Instruction: Write out all of the data exactly as it appears.
-- start Collected data --
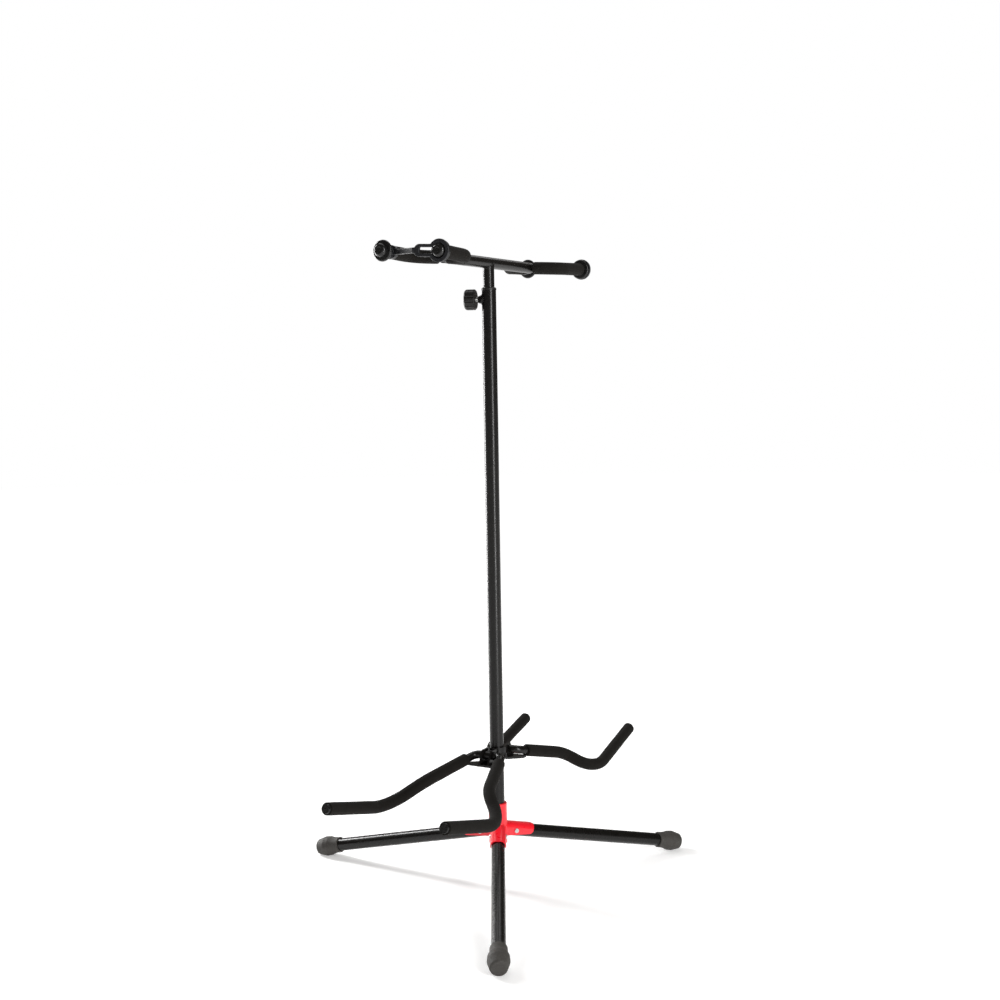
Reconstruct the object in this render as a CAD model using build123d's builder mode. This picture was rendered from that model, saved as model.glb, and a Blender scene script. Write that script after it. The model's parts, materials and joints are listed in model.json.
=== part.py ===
from build123d import *
import os
from math import cos, radians, sin, tan

# Guitar rack for two guitars: a telescopic post on a folding tripod, a padded yoke for a neck at
# each end of a crossbar, and a padded cradle for a body on each side of the post.
# Frame: origin on the floor under the post's axis, +Z up, -Y towards the front guitar.
# All sizes are in millimetres.

os.makedirs("parts", exist_ok=True)

# ---- driving dimensions -------------------------------------------------------------------------
RUNNING = 0.05              # radial clearance of a running fit
FIXED = 0.02                # radial clearance of pieces fixed to each other
GAP = 0.3                   # clearance between pieces that move past each other
WALL = 1.2                  # steel tube wall
SOFT_EDGE = 0.7             # chamfer of metal and plastic ends

POST_R = 9.5                # lower tube
POST_BOTTOM = 57.0
POST_TOP = 812.0
BUSH_LIP = 3.5              # plastic bush standing out of the lower tube's mouth
BUSH_LIP_OVERHANG = 0.4
BUSH_LIP_EDGE = 1.1
BUSH_DEPTH = 30.0
PLUG_HEAD = 2.5             # plug in the lower tube's bottom
PLUG_WALL = 1.5
PLUG_DEPTH = 14.0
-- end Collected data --
Finished answer:
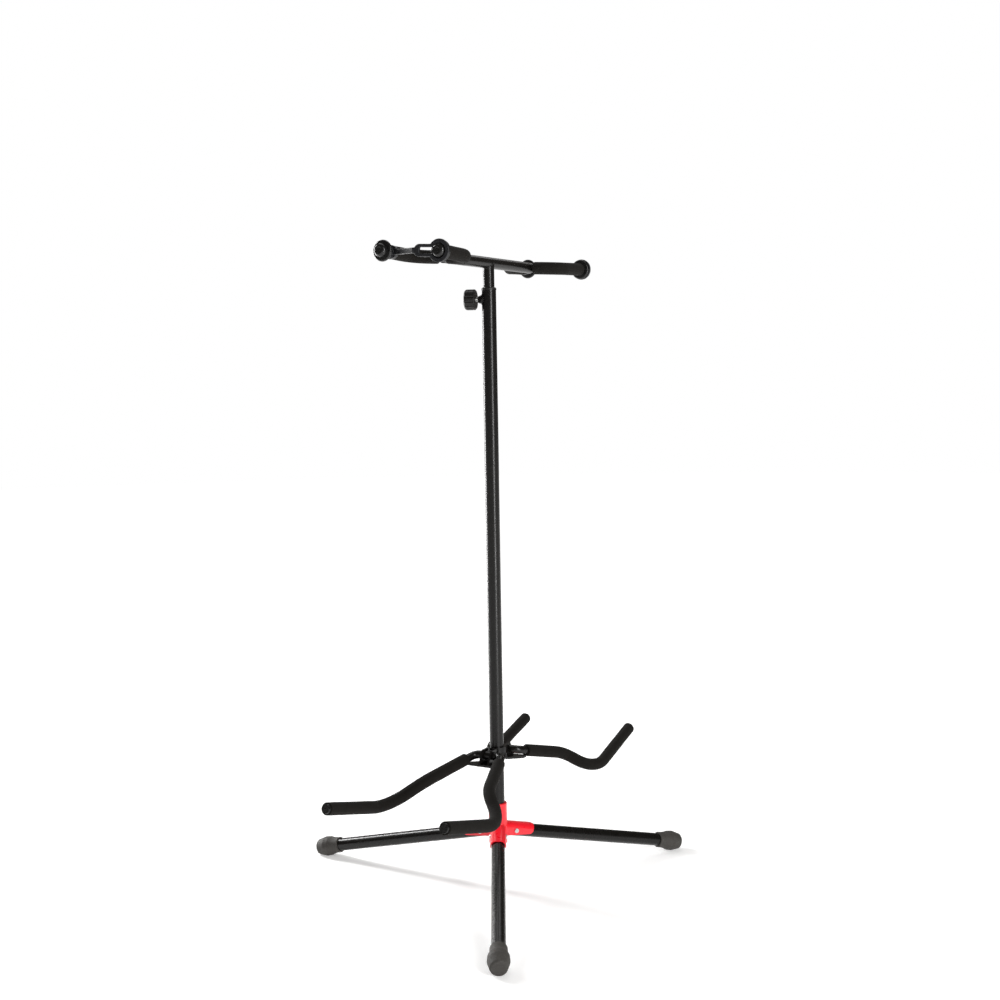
Reconstruct the object in this render as a CAD model using build123d's builder mode. This picture was rendered from that model, saved as model.glb, and a Blender scene script. Write that script after it. The model's parts, materials and joints are listed in model.json.
=== part.py ===
from build123d import *
import os
from math import cos, radians, sin, tan

# Guitar rack for two guitars: a telescopic post on a folding tripod, a padded yoke for a neck at
# each end of a crossbar, and a padded cradle for a body on each side of the post.
# Frame: origin on the floor under the post's axis, +Z up, -Y towards the front guitar.
# All sizes are in millimetres.

os.makedirs("parts", exist_ok=True)

# ---- driving dimensions -------------------------------------------------------------------------
RUNNING = 0.05              # radial clearance of a running fit
FIXED = 0.02                # radial clearance of pieces fixed to each other
GAP = 0.3                   # clearance between pieces that move past each other
WALL = 1.2                  # steel tube wall
SOFT_EDGE = 0.7             # chamfer of metal and plastic ends

POST_R = 9.5                # lower tube
POST_BOTTOM = 57.0
POST_TOP = 812.0
BUSH_LIP = 3.5              # plastic bush standing out of the lower tube's mouth
BUSH_LIP_OVERHANG = 0.4
BUSH_LIP_EDGE = 1.1
BUSH_DEPTH = 30.0
PLUG_HEAD = 2.5             # plug in the lower tube's bottom
PLUG_WALL = 1.5
PLUG_DEPTH = 14.0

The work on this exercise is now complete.